Per quanto ricordo non ci fu nessun tentativo di coprire qualcuno o di nascondere qualcosa, ci fu semmai un’attenta analisi delle poche tracce esistenti per verificare l’effettiva innocenza del sacerdote indiziato, giungendo a ricostruire un semplice ma decisivo particolare che avrebbe potuto sciogliere anche il clima in cui la Procura svolgeva le sue indagini. Si tratta dell’interrogatorio di quattro preti e di un laico nella questura di Varese nella notte tra il 14 e 15 giugno 1987 in cui si cercò di far confessare ai testimoni convocati che non fosse vero che il giovane prete accusato avesse preso parte ad una riunione proprio nella serata dell’assassinio di Lidia, mentre tutti confermarono il contrario e cioè che il prete indiziato aveva partecipato a quell’incontro di lavoro e che per questo non poteva contemporaneamente essere presente sul luogo del delitto.
Oggi che il fascicolo di don Antonio Costabile è stato chiuso e il sacerdote completamente prosciolto da ogni accusa, posso dire con tranquillità che il laico interrogato quella notte in Questura ero io, che non c’entravo nulla con le indagini su Lidia Macchi (che peraltro non conoscevo neppure) e che non sarei in seguito nemmeno stato coinvolto nel processo data ogni mia estraneità ai fatti.

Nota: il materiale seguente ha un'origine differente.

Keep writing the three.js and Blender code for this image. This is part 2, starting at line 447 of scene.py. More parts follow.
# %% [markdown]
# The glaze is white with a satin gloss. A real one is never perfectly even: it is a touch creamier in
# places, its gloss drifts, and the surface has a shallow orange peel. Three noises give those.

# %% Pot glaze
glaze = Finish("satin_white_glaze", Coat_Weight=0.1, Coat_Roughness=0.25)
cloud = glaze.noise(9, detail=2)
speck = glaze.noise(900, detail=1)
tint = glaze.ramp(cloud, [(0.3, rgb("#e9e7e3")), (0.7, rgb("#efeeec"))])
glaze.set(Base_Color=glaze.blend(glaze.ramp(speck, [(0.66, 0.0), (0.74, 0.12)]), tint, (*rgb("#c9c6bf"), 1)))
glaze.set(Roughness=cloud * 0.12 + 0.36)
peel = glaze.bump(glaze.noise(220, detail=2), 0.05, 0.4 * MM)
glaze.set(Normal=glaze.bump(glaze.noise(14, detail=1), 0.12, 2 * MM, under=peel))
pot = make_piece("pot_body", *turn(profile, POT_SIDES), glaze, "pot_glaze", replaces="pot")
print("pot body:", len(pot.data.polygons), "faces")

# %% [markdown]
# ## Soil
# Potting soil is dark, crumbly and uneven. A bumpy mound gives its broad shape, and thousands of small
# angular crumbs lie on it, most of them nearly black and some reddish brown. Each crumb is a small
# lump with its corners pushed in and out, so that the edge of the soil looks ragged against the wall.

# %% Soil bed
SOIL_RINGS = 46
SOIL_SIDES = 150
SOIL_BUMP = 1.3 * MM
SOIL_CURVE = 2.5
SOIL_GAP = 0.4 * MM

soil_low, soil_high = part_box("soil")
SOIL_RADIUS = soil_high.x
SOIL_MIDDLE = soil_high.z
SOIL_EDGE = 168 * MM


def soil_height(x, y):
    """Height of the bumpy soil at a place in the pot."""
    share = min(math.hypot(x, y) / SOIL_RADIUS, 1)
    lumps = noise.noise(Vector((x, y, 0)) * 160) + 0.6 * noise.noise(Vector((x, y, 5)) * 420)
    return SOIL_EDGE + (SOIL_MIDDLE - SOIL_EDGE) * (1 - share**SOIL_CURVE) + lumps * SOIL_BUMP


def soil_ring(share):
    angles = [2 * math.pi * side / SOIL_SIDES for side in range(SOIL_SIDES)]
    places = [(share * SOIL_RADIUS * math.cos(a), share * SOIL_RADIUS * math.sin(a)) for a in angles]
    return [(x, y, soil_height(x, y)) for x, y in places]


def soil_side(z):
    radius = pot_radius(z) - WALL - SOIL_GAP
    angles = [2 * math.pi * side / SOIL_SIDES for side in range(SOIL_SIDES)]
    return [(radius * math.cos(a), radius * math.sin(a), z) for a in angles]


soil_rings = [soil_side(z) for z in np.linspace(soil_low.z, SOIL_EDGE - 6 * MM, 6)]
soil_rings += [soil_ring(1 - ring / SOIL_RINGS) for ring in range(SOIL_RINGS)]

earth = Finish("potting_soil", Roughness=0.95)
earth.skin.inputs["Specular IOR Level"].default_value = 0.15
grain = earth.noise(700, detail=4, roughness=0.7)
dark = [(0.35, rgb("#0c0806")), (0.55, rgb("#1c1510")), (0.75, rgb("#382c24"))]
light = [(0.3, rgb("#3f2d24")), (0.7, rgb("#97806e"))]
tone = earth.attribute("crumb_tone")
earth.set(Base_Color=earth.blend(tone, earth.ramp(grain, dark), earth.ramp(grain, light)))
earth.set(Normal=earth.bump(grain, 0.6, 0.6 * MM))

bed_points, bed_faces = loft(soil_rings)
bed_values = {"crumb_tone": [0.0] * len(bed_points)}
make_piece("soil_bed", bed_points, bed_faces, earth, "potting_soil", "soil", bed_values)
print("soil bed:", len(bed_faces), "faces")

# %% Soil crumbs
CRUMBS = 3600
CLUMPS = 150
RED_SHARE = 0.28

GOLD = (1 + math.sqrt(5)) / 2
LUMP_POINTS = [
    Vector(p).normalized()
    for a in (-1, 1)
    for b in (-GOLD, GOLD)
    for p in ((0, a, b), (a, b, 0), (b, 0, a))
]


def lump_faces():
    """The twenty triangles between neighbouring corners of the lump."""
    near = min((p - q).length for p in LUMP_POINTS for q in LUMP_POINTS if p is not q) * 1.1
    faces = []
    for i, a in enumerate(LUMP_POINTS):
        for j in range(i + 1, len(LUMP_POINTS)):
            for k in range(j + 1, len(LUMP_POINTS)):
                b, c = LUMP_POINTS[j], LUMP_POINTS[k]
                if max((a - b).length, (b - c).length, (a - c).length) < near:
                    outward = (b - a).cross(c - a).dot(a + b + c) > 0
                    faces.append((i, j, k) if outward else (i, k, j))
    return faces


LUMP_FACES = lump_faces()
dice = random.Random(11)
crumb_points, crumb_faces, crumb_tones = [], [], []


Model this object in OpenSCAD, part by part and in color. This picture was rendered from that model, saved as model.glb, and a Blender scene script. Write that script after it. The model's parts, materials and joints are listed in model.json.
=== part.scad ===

Pur essendo totalmente all’oscuro di tutta la vicenda Macchi e pur non conoscendo la ragazza, ebbi però la strana e non prevista ventura di trovarmi, senza saperlo, al centro di una questione più grande di me perché fornivo di fatto un alibi certo che chiudeva la pista del prete-assassino.
Oggi mi sento perciò libero di poter dire qualcosa proprio perché totalmente estraneo alle indagini seguenti, ma umanamente colpito ancora dall’oggettiva gravità di questo delitto. Sconvolge la modalità dell’omicidio perché mette in luce le oscurità più profonde del cuore umano che perde ogni amore all’essere mostrando una totale assenza di rimorso; ma altrettanto lascia perplessi che si alimenti la convinzione che qualcuno abbia voluto insabbiare le indagini proprio dentro gli ambienti di appartenenza di Lidia. Il silenzio dei pregiudizi di sapere già tutto e la prudenza di osservare con attenzione, sia allora che oggi, aiuterebbero più del sensazionalismo a condurre delle indagini efficaci in tutte le direzioni. Anche oggi qualcuno parla di imbarazzo da parte degli ambienti cattolici che avrebbero portato (magari in buona fede) a delle coperture, ma se sto alla mia esperienza ci fu autentica e leale collaborazione, anche se i metodi di indagine a volte erano un po’ discutibili.
Oggi a trent’anni di distanza c’è anzitutto da fare memoria di una tragedia che ha colpito un’intera città con la violenza della morte, e cui la Chiesa, lungi dal difendersi, ha offerto la compagnia della consolazione. Il mistero di Lidia non è ancora risolto e forse oggi è proprio il tempo del silenzio dell’anima, perché, se è grande il desiderio che giustizia sia fatta, nulla potrà restituirci colei che della violenza è stata la vittima, per cui solo l’ascolto disarmato di Dio potrà donare consolazione e riconciliazione.